The game’s cyberpunk AR setup assists in environmental navigation a great deal, providing a diegetic justification for flashing quest-arrows and helpful pop-ups. Some dislike this approach, but I didn’t find it unwelcome. Information important for play can often get lost in lush modern game environments and it’s nice to have a clever solution.
The action of the game is split between exploration, parkour action sequences, and hand-to-hand combat. Here’s what I didn’t like: the platforming in the game is very much from the Uncharted “beauty first” school, where it’s never exactly clear just how far Nilin can potentially jump, or when relative to a button press that she is going to execute that jump.
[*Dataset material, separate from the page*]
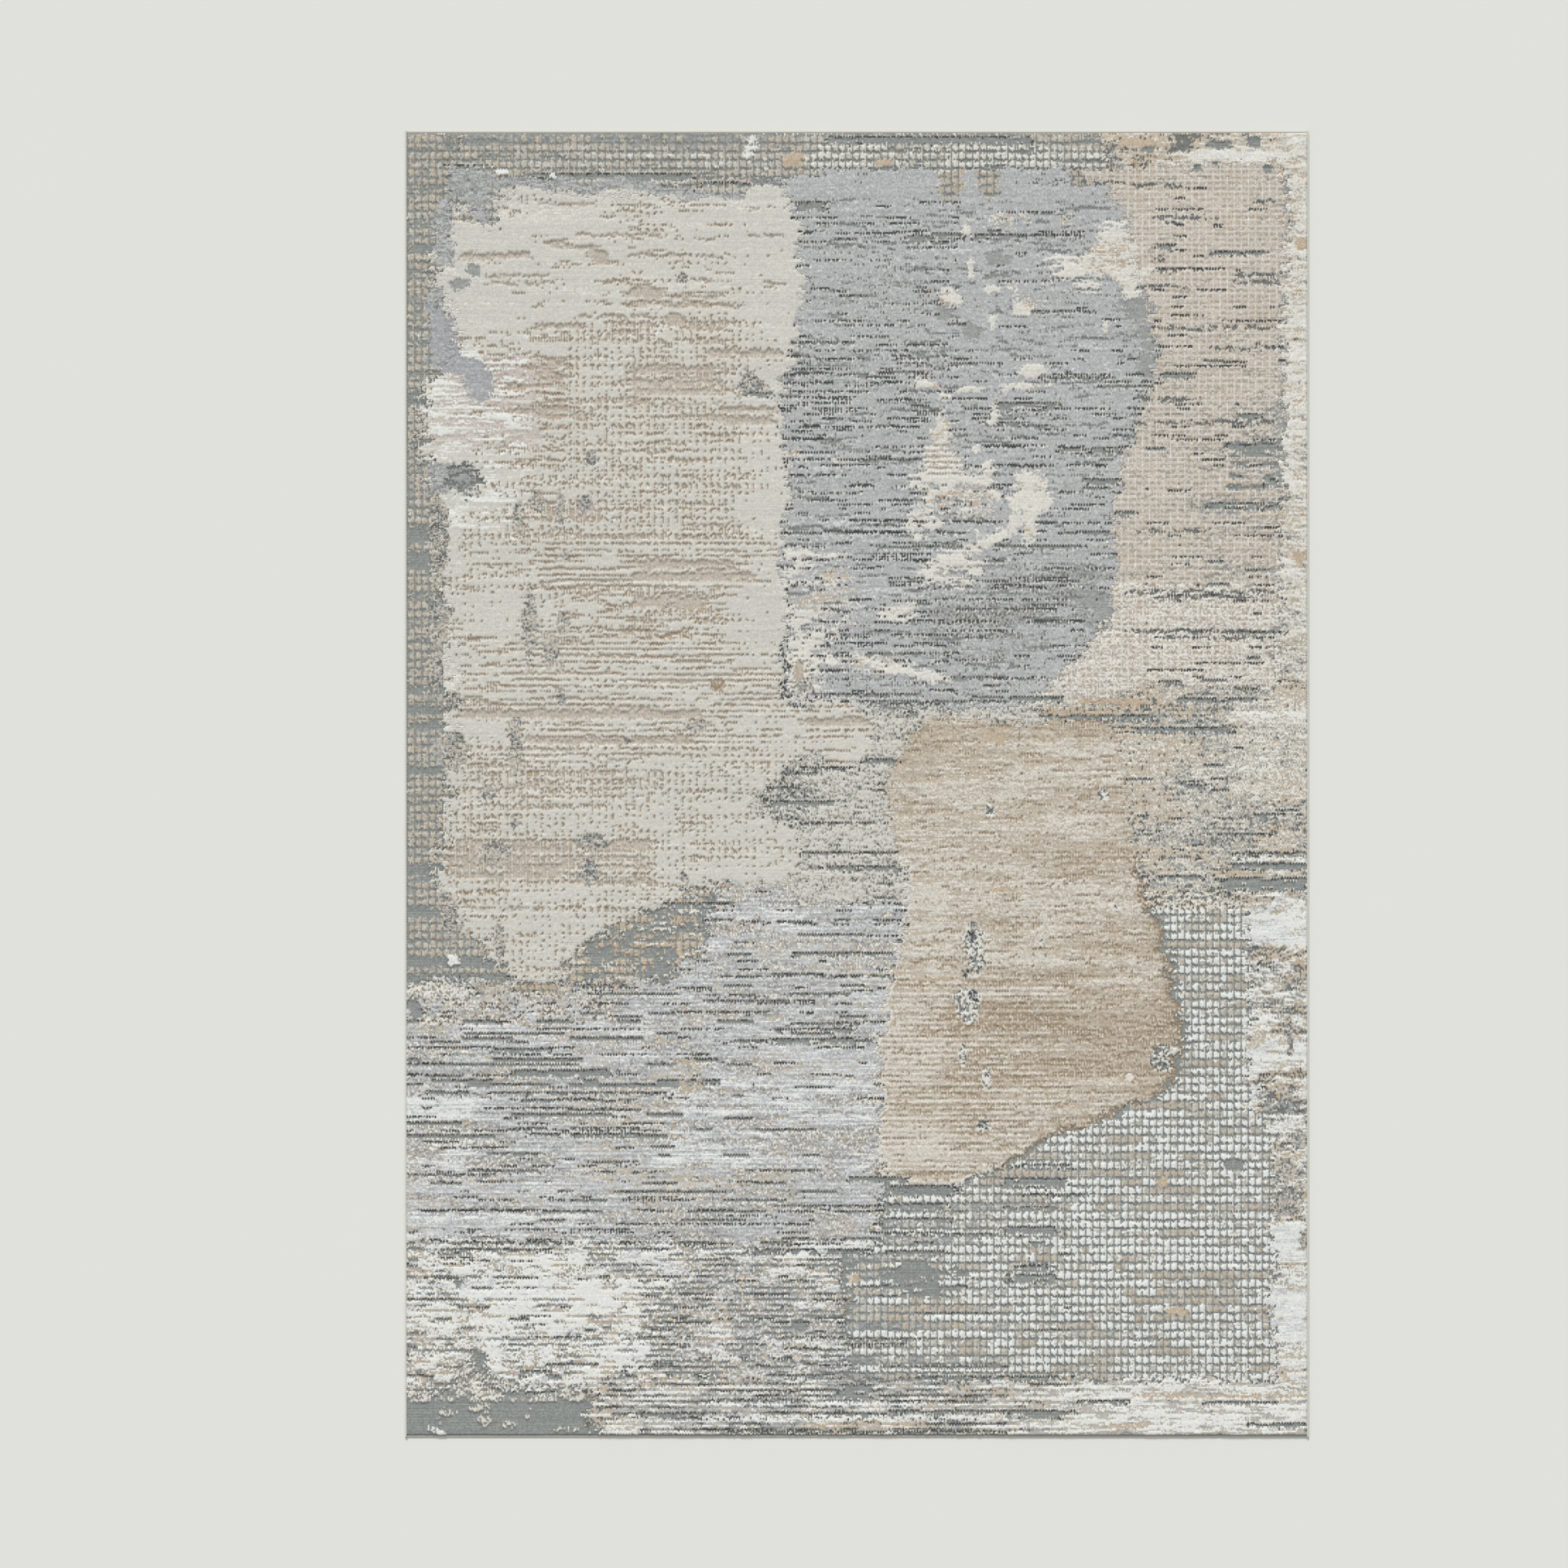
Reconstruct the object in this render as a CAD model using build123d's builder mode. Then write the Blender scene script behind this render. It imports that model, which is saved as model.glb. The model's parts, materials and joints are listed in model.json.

It looks good, but it feels sloppy and results in a lot of deaths that felt pointless or “cheap.” The Sensen overlays at least help make it clear where players are supposed to jump to, which helps a great deal.
The fighting in the game relies on a chain combo system. Different button sequences result in different combat moves executed. The combo system requires precise timing rather than just button-mashing. With the addition of a dodge button that allows for vaulting over opponents, it feels a lot like the hand-to-hand fights in Rocksteady’s recent Batman titles. There is one twist: damage to Nilin is also damage to her Sensen interface, so the screen gets more jumbled as she takes hits. One solid blow can make it hard to see well enough to land future blows, creating a kind of slippery slope. But landing a combo with the regeneration quality can turn things back around.
So far, Remember Me seems like a fairly competent modern story-focused action game. I’ve played a lot of games that are a little like it (in addition to some of the comparisons I’ve already made, the AR focus gives me a kind of Assassin’s Creed vibe) but none that combine its exact elements precisely. Despite the reportedly dire predictions, starring a woman didn’t seem to diminish its popularity at the show at all. I hope that this holds out and we’ll see a quality finished product that gives more publishers the confidence that it was a worthwhile story to tell.
Remember Me is scheduled for a June 4, 2013 release date on PS3, XBox 360, and PC.